There are many reasons why it becomes necessary to re-profile rails from time to time. It may be to restore the profile of worn track. This often happens on curves, or in areas where axle loads are high, or both. The whole top surface of the rail may have to be removed, along with incipient cracks caused by rolling contact fatigue before they get any worse. Corrugation causes a noisy ride, so removing it will be kind to both passengers and neighbours.
Whatever the reason, the most common solution is to run a rail grinder over the track. This is a vehicle fitted with several grinding wheels that passes along the affected track, removing the top surface of the steel rails as it goes. Using several wheels allows the grinder to put a particular profile onto the rail. However, each pass doesn’t remove much metal (unlike a rail miller – but that’s another story), so the grinding machine will have to make several passes to have the desired effect.
Small is beautiful
Rail grinding is not new – it has been around since the early days. Today, modern computer- controlled machines can yield impressive results. However, they are big, heavy machines looking rather like diesel locomotives. They do good work, but are expensive to deploy and are best suited to a long run of damaged track.

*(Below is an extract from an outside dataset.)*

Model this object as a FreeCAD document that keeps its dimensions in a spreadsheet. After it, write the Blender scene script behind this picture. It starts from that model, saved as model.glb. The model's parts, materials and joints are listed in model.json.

Then what is the best solution for short stretches of track, and light railways with tight curves such as tramways? Often not connected to the heavy rail network, tram systems have a particular problem. What is needed is a small machine which can negotiate the tight curves and restricted clearances.
The answer may be sitting in a car park next to some tram tracks. It is a big articulated lorry, smartly turned out and emblazoned with the name ‘Sersa’, a company synonymous with rail grinding and track maintenance. But this vehicle is huge, a large Mercedes tractor-unit with a triple-axle trailer. Surely it is too big? It looks more like a formula one transporter than a track treatment vehicle.
But the rear ramp descends, and a small truck backs out, preceded by its even smaller trailer. THIS is the vehicle in question.
Off and running
Driving straight onto the embedded tram tracks, the operator lowers the flanged rail wheels. These are adjustable and, although currently set for standard gauge (1435mm), the one machine can work on anything from 980mm to 1660mm.
Three minutes later, it is off – running at almost 20mph to its work site for the evening. The embedded tram tracks make it easy, but any level crossing or access point will do.
On reaching the correct location, the grinding wheels are lowered to the track and adjusted, and then grinding commences. There is a shower of sparks, which can be directed either outwards or inboard, but the noise is surprisingly low at around 70dBA. This is a good feature on urban tram tracks where houses can be close by.
This time the GRail1 sets off at a reduced speed, only about 5mph. A few hundred metres later it stops, reverses, and comes back the other way. More sparks – it is truly bi-directional. On reaching its start point, the vehicle reverses again. And it goes on until, one hour later, 200 metres of shiny track glints in the moonlight and Sersa’s new mini- grinder lifts up its grinding wheels and sets off to the next piece of damaged track.
At the end of the night, the GRail1 returns to its truck and drives up inside again. It is clear of the tracks, and passenger services can resume.
In the front half of the massive trailer is a full workshop where repairs can be carried out and all the tools and spares needed to keep the small grinder running are stored. The team of two operators are also the mechanics and everything is designed to be simple. Grinding wheel changes take less than one minute and compressed air is used to keep the wheels on the track rather than more-complicated hydraulics.
The grinding wheels are adjustable. The three cup stones, used for head and gauge corner treatment, can be set between 20° field side to 45° inside with variable rotating speeds. The disc units on the trailer, for gauge corners, lipping, rail grooves and guide rails, are adjustable from 45° inside to 90° inside.
The new grinder has been based in the UK for the last year, and it has already worked on the tram systems in Nottingham, West Midlands and Croydon and the Nexus metro in Newcastle upon Tyne. However, as part of the company’s international operations, it has done sterling work at Nice on the metre-gauge Chemins de fer de Provence and on a number of other light rail systems in Germany and Switzerland.
But this versatile piece of kit isn’t only at home on light railways. It has also proved its worth on heavy gauge. As a trial, it was brought in to smooth out a very noisy piece of corrugated track that was annoying local residents. Working between two level crossings, 500 metres apart, the GRail1 team measured the track, removed the corrugations by grinding, and then remeasured the track and its profile, all in a single shift, arriving and departing by road. It was much more economical than bringing in a dedicated rail-only grinder for such a short section.
Switches and crossings are another area where the small machine excels. Passing backwards and forwards over a couple of turnouts in a station throat, it can again get on track, do the work, and get off track again in a normal night- time work period.
As well as the low noise, the diesel engine which drives the machine meets European emission standard Euro Cat V. There is also a recovery system built into the grinding mechanism so the majority of the waste materials are recovered.
Currently certified to RIS1530, which was overseen by Interfleet, the Sersa GRail1 is now undertaking approvals to operate on Network Rail infrastructure all over the country.
All in all, it’s a great little machine. Can we keep it?